Georgian TV says the trial was adjourned for a week after one of the defendants failed to turn up.
They are all supporters of the fugitive former Georgian state security chief, Igor Giorgadze.
They were arrested last September in the run-up to local elections. They say the charges are politically motivated.
The people on trial were detained in dramatic early morning raids right across Georgia.
The authorities said they seized weapons and that those arrested were plotting to overthrow the government.
They are members of small groups opposed to the pro-Western policies of the Georgian President, Mikhail Saakashvilli. They want him to be replaced by Mr Giorgadze, who is currently on the run.

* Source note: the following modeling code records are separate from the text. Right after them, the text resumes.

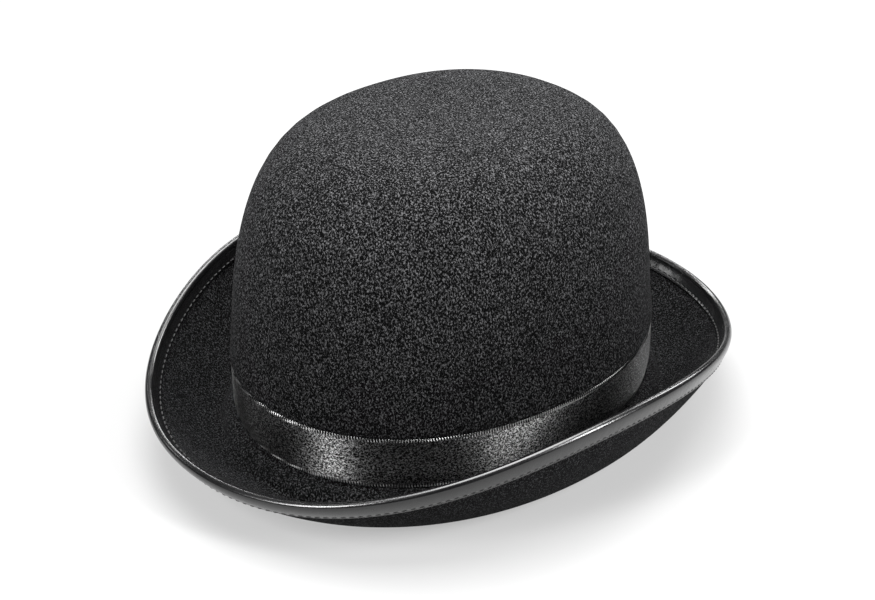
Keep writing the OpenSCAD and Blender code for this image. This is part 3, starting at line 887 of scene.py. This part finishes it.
def softbox(name, azimuth, elevation, distance, width, height, power):
    """A rectangular light that faces the hat's crown; azimuth as for the camera."""
    data = bpy.data.lights.new(name, "AREA")
    data.shape, data.size, data.size_y, data.energy = "RECTANGLE", width, height, power
    light = bpy.data.objects.new(name, data)
    bpy.context.scene.collection.objects.link(light)
    out = towards(azimuth, elevation)
    light.location = Vector((0, 0, 0.06)) + out * distance
    light.rotation_euler = out.to_track_quat("Z", "Y").to_euler()


def make_floor():
    f = Finish("floor", Roughness=0.9, Specular_IOR_Level=0.1,
               Emission_Color=(1, 1, 1, 1), Emission_Strength=0.42)
    cloud = f.noise(f.place((3, 3, 3)), detail=1.0)
    f.drive("Base Color", f.tint(cloud, grey(0.2), grey(0.21), 0.3, 0.7))
    reach = 30.0
    mesh = bpy.data.meshes.new("floor")
    corners = [(-reach, -reach, 0), (reach, -reach, 0), (reach, reach, 0), (-reach, reach, 0)]
    mesh.from_pydata(corners, [], [(0, 1, 2, 3)])
    mesh.materials.append(f.material)
    floor = bpy.data.objects.new("floor", mesh)
    floor.location.z = -0.0002
    bpy.context.scene.collection.objects.link(floor)


def make_light():
    world = bpy.data.worlds.new("studio")
    world.use_nodes = True
    world.node_tree.nodes["Background"].inputs["Color"].default_value = (0.95, 0.97, 1, 1)
    world.node_tree.nodes["Background"].inputs["Strength"].default_value = 0.04
    bpy.context.scene.world = world
    softbox("back", 50, 65, 1.4, 0.6, 0.6, 6)
    softbox("strip", 62, 27, 1.4, 1.3, 0.12, 8.75)
    softbox("kicker", 122, 29, 1.4, 0.2, 0.14, 0.9)
    softbox("overhead", 50, 84, 1.4, 1.1, 1.0, 38)
    softbox("left", 182, 36, 1.4, 0.3, 0.7, 22)
    softbox("right", 291, 34, 1.4, 0.24, 0.7, 23)
    softbox("rim", 8, 36, 1.4, 0.3, 0.6, 10)
    bpy.context.scene.view_settings.view_transform = "Standard"


# ---- putting the hat together ----

def put(piece, slot, *nodes):
    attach(piece, "root")
    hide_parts(*nodes)
    return piece


def build():
    felt, ribbon, binding = felt_finish(), ribbon_finish(), binding_finish()
    black_thread = thread_finish("thread_black", grey(0.008), grey(0.035), 0.5)
    light_thread = thread_finish("thread_light", (0.34, 0.3, 0.23), (0.66, 0.6, 0.5), 0.65)
    hood = put(make_hood(felt), "felt", "felt_hood")
    band = put(make_band(ribbon), "ribbon", "hat_band")
    put(make_band_stitches(black_thread), "thread_black", "band_stitching")
    bow = put(make_band_bow(ribbon), "ribbon", "band_bow")
    knot = put(make_knot(ribbon), "ribbon", "bow_knot")
    tape = put(make_binding(binding), "binding_tape", "brim_binding")
    put(make_binding_stitches(black_thread), "thread_black", "binding_stitching")
    leather = put(make_sweatband(leather_finish()), "leather", "sweatband")
    put(make_reed(reed_finish()), "reed", "sweatband_reed")
    put(make_sweatband_stitches(light_thread), "thread_light", "sweatband_stitching")
    small_bow = put(make_sweatband_bow(ribbon), "ribbon", "sweatband_bow")
    satin = lining_finish()
    side = put(make_lining_side(satin), "lining_satin", "lining_side")
    tip = put(make_lining_tip(satin), "lining_satin", "lining_tip")
    put(make_piping(piping_finish()), "piping", "lining_piping")
    tab = put(make_size_tab(tab_finish()), "tab_cloth", "size_tab")


build()
make_floor()
make_light()
make_camera()
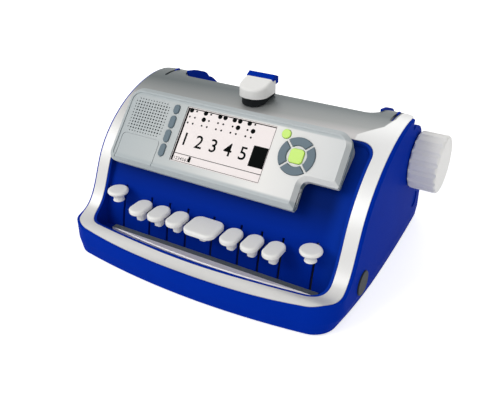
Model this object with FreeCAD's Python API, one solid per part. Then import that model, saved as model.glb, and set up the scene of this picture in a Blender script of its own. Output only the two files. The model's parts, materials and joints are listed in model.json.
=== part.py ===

Mr Giorgadze was accused of attempting to assassinate the former President, Eduard Shevardnadze, in the 1990s.
Lawrence Barcella, a lawyer for one of those on trial, said he thought this was not a coincidence.
"Not only our client, but among the other eleven you have a number of the opposition political parties represented," he said.
"It certainly was a chilling effect on those political parties, to have many of their leaders all swooped up and arrested just weeks before an election."
Mr Barcella said he believed evidence had been falsified and that the weapons seized during the raids had been planted by the Georgian authorities.
Questions have been raised about whether those on trial would actually have been capable of organising a coup. The opposition groups to which they belong do not have widespread support in Georgia.
They are alleged to have links to Russia - which many people in Georgia believe is trying to undermine the country and destabilise its pro-Western government.